Haram ayda savaş yasağı, o yasağa saygı gösterenlere uygulanır. Karşı taraf haram aya saygı duymuyor, savaşılması haram ay olmasını umursamıyorsa artık onun yapacaklarına izin vermek, karşılık vermeden beklemek mümkün olmaz. Kim nasıl saldırı yaptıysa ona karşı dengiyle saldırmak gerekliliği haram aylarda da geçerlidir. Örneğin; Müslümanları yerlerinden çıkaranların cezası kendilerinin de yerlerinden çıkarılmaları olacaktır. Cenab-ı Hakk'ın yapılandan fazlasıyla karşılık verilmesine izni yoktur.

Bu ayetlere rağmen;  bugün Mekke'ye Müslüman olmayanlar giremez denilmesi neyin cezasıdır? Oysa Kuranın tebliğinin yapılması öyle topraklarda daha etkili bir şekilde sonuç almaya yol açacaktır. Nitekim kişinin pasaportunda Müslüman yazması Allah katında Müslüman olduğu garantisini vermez. Bu gibi durumlar yaptıklarının dengiyle cezalandırmanın çiğnenmesine örnek olmuşlardır. Ayetleri bağlamından koparanlar, Mekke'den Müslüman olmayan herkesin çıkarılacağını iddia ederler. Oysa Mekke'den çıkarılması istenenler sadece Müslümanları Mekke'den çıkaranlardır. Cenab-ı Hakkın sınırlarını aşmaktan korkan kimseler O'nun koruması altında olacaktır. Ayrıca bu kimselerin başkalarının haklarını gözettiği gibi kendi haklarını da gözetmesi O'nun emridir.

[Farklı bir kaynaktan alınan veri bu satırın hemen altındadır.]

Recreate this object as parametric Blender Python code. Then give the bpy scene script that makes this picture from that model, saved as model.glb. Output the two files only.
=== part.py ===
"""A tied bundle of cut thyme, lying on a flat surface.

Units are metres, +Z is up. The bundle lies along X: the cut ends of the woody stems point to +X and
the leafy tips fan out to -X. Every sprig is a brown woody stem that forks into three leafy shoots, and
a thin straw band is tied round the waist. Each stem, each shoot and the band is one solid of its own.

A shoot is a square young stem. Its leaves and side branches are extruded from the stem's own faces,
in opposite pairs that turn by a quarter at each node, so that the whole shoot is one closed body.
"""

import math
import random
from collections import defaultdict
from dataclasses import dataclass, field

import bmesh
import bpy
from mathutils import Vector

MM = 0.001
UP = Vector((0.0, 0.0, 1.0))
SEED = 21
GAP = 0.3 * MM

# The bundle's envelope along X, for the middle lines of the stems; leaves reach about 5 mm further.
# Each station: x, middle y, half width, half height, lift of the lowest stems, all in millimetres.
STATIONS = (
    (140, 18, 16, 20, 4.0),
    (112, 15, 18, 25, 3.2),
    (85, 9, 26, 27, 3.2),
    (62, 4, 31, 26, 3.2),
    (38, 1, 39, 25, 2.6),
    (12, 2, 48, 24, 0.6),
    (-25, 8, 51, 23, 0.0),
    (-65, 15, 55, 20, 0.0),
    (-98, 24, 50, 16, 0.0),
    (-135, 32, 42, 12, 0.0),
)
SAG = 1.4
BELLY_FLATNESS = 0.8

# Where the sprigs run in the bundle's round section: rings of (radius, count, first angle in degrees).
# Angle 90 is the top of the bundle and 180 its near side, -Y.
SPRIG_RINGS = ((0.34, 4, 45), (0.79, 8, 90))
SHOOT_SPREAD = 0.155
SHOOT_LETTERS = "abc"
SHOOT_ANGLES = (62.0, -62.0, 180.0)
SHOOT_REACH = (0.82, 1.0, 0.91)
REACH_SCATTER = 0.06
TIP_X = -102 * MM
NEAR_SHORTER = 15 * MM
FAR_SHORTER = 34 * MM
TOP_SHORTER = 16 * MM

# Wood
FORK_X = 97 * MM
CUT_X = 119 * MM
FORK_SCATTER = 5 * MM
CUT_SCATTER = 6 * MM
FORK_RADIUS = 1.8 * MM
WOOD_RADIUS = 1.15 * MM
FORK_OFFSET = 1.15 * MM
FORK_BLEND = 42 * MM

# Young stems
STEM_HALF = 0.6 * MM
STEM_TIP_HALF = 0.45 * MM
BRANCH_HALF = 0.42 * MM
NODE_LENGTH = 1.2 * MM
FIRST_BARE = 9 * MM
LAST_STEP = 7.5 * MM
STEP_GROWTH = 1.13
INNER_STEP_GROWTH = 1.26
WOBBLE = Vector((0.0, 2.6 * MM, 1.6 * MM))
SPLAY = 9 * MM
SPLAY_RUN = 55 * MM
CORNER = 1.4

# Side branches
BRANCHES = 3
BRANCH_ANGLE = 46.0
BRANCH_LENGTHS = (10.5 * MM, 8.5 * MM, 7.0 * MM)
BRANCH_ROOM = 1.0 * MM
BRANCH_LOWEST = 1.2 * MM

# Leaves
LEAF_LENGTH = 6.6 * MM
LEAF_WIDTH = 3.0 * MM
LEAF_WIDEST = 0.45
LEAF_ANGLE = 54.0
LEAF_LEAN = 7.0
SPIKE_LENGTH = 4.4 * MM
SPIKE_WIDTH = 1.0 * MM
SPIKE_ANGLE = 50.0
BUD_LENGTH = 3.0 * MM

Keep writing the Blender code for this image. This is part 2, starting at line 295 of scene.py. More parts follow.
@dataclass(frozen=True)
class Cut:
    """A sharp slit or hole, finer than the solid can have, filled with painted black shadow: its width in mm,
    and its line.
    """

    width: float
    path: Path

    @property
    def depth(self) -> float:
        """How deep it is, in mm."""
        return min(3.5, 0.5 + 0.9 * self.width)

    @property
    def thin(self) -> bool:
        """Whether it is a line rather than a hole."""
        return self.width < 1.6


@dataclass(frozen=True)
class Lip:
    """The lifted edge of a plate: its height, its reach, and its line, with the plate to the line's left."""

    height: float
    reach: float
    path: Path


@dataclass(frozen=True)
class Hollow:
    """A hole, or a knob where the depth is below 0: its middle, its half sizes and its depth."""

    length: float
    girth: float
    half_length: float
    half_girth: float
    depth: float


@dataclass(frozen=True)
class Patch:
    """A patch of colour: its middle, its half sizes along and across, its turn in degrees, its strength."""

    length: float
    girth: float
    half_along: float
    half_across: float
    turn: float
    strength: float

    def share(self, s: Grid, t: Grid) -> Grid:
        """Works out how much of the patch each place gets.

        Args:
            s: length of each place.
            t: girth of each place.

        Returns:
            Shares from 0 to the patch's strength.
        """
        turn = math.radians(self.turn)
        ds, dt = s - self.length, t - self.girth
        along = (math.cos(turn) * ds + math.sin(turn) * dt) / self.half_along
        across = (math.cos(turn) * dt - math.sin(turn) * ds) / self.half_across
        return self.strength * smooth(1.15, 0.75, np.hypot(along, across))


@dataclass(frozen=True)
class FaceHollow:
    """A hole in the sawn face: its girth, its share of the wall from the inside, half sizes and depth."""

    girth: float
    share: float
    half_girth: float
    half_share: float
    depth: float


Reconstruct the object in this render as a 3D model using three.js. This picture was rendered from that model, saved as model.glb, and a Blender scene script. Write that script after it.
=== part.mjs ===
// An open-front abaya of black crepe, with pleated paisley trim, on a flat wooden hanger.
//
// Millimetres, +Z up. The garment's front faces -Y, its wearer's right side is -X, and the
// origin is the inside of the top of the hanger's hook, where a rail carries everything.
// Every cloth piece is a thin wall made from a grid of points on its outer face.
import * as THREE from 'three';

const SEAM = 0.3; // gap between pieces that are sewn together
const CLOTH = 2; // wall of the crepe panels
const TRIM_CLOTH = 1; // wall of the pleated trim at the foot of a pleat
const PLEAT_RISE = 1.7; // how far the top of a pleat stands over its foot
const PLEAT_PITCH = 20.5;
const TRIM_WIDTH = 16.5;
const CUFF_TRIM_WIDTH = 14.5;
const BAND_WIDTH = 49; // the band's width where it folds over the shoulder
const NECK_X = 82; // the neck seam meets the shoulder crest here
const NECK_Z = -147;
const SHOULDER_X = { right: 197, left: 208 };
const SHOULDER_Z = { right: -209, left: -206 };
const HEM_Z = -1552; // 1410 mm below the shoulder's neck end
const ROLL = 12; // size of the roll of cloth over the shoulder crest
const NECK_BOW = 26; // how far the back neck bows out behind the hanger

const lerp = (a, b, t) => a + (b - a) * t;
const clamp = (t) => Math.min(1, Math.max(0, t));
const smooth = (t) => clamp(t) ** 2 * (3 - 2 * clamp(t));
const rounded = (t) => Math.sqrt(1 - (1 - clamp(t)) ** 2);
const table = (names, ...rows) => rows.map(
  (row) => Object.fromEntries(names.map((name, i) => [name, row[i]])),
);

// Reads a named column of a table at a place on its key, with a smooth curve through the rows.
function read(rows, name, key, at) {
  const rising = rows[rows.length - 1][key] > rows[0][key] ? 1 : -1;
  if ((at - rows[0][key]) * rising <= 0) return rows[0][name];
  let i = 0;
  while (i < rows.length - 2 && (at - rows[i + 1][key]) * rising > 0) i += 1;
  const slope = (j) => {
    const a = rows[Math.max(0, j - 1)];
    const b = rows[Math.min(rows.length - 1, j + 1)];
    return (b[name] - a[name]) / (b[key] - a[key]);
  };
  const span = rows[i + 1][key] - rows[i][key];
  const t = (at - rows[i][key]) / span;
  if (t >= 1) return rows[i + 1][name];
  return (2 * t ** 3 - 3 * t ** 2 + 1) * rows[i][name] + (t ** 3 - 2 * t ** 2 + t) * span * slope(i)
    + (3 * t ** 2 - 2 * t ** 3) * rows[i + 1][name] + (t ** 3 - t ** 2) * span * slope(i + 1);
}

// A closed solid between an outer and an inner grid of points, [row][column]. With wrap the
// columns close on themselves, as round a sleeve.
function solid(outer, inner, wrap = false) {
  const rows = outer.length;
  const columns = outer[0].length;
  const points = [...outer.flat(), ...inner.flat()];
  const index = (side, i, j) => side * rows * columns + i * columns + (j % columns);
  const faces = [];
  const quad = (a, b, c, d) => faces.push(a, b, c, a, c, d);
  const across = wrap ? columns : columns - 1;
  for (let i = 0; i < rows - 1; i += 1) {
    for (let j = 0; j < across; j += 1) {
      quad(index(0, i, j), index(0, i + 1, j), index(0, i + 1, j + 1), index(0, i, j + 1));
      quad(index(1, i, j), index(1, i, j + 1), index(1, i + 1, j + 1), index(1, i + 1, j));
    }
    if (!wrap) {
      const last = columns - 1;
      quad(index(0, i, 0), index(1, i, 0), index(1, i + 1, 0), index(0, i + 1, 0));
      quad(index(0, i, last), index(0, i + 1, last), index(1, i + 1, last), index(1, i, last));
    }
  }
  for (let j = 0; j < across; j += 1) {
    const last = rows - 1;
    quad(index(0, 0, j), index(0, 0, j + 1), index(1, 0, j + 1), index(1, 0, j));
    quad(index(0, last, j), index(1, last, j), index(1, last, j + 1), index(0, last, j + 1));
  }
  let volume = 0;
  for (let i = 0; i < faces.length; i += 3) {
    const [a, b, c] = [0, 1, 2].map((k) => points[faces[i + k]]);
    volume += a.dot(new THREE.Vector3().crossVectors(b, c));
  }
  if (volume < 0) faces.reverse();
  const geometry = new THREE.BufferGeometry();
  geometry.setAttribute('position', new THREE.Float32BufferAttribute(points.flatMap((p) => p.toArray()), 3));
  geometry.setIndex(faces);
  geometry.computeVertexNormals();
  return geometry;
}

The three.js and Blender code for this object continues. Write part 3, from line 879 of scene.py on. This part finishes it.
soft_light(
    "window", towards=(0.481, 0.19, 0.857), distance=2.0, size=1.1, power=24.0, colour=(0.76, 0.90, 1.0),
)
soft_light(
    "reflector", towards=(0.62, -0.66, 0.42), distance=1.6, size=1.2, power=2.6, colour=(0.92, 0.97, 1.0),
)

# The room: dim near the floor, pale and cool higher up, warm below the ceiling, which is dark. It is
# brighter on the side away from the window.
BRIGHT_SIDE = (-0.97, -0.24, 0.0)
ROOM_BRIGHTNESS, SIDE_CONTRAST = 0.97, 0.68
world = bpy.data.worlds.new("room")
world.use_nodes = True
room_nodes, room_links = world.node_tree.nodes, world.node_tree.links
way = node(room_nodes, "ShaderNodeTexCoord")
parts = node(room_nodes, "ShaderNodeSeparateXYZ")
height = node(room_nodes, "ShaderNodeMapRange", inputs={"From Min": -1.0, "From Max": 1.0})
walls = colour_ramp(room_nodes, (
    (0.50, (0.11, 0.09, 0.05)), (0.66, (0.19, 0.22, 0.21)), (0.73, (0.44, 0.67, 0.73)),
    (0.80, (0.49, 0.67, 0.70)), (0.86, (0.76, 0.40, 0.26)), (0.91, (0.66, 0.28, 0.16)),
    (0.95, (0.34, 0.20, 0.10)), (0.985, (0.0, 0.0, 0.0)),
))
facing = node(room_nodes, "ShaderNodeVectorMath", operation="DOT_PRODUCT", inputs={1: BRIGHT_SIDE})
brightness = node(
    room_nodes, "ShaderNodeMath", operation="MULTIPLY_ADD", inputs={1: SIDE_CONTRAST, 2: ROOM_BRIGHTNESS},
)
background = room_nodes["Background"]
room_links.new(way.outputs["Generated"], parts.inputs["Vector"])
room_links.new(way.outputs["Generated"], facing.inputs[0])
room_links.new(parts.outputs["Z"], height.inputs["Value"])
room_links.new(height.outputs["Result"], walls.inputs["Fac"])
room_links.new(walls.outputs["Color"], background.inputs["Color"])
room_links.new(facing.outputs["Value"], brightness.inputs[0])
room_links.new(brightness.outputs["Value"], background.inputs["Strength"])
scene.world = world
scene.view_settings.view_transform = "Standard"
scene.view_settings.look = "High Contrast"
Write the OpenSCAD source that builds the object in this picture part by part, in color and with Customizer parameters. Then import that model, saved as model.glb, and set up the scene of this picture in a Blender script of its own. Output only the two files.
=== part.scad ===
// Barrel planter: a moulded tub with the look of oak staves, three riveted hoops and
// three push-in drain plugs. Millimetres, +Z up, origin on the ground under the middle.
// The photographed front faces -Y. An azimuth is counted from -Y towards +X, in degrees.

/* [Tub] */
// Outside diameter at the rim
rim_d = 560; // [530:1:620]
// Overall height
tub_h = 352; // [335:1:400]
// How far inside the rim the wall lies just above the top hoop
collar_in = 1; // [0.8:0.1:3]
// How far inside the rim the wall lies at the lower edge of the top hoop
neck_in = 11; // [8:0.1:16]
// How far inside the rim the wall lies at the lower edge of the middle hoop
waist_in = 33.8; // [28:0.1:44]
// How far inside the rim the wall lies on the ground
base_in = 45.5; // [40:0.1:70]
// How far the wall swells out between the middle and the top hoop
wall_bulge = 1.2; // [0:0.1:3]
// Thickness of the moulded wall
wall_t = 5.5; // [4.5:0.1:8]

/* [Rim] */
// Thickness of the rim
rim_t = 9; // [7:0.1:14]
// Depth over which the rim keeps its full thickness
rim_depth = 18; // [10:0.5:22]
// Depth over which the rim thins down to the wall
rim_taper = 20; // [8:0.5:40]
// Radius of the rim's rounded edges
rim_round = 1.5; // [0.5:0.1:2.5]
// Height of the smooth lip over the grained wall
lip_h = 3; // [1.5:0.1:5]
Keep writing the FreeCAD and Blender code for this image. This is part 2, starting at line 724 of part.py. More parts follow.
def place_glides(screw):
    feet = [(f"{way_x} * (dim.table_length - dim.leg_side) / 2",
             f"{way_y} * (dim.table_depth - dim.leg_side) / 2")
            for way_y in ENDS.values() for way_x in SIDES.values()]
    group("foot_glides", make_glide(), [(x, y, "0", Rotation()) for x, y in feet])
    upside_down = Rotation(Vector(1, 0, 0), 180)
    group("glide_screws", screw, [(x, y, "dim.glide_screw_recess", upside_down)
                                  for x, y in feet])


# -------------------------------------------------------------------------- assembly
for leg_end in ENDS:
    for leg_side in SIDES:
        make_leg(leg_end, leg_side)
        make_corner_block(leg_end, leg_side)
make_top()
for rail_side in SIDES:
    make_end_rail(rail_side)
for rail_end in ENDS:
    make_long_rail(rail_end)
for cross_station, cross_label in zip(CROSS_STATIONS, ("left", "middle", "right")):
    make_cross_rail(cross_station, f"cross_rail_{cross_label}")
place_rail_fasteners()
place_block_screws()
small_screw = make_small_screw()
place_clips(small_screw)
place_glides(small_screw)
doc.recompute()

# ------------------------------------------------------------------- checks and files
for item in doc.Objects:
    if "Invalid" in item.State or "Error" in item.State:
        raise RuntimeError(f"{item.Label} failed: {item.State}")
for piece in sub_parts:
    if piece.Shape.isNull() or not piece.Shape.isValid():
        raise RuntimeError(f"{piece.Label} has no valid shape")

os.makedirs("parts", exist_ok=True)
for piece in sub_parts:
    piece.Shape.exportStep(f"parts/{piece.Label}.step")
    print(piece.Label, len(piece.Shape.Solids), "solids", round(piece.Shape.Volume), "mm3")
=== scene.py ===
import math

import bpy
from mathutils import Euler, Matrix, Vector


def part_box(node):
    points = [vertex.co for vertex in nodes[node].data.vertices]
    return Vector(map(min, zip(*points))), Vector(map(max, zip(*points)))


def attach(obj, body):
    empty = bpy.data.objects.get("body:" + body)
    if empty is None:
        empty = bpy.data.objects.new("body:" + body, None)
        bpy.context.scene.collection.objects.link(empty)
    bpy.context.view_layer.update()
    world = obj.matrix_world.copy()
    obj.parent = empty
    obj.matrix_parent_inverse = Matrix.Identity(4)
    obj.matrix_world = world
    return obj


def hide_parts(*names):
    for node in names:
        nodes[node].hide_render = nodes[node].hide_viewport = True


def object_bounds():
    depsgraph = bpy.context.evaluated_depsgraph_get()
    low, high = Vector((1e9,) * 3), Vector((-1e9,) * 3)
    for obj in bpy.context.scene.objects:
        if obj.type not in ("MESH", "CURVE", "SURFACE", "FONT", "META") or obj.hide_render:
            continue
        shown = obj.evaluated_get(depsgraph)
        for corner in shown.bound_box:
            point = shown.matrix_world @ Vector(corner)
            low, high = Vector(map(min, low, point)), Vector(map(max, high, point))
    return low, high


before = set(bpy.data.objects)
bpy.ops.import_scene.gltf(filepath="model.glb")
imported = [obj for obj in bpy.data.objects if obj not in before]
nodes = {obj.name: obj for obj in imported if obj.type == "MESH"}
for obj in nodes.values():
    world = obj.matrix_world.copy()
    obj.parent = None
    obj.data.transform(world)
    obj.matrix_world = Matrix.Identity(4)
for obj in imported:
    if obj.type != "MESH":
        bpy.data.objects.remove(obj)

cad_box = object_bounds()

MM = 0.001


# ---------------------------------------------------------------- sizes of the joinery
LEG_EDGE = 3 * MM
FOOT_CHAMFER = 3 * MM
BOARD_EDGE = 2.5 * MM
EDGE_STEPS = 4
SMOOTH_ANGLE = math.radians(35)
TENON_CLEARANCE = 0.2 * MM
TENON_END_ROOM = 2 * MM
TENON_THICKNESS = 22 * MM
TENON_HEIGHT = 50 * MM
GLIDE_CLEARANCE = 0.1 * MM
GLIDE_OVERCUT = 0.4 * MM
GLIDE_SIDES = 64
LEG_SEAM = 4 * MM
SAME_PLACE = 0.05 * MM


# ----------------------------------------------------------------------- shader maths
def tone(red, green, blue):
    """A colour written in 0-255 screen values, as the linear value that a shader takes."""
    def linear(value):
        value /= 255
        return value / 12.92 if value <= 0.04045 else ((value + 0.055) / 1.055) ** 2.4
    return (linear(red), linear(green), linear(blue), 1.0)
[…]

Allah-u Teala Bakara 194'deki ceza prensibinin aynısını kişisel insan hak ve hürriyetlerine yapılan saldırıyla ilgili olarak şöyle emretmiştir; "Eğer ceza vermek isterseniz size ne yapıldıysa onun dengiyle ceza verin. Sabredecek olursanız kuşkusuz bu, sabredenler için daha iyidir. Sen sabret; sen sabrın sadece Allah’ın yardımı ile olur. Onlar için üzülme. Kurdukları oyundan dolayı sıkıntıya girme. Allah kendinden çekinenler ve iyi davranış gösterenlerle beraberdir."(Nahl 16/126-128) Savaşlarda geri çekilmedikçe affetmek söz konusu olmaz ama kişisel durumlarda suçlar affedilebilir.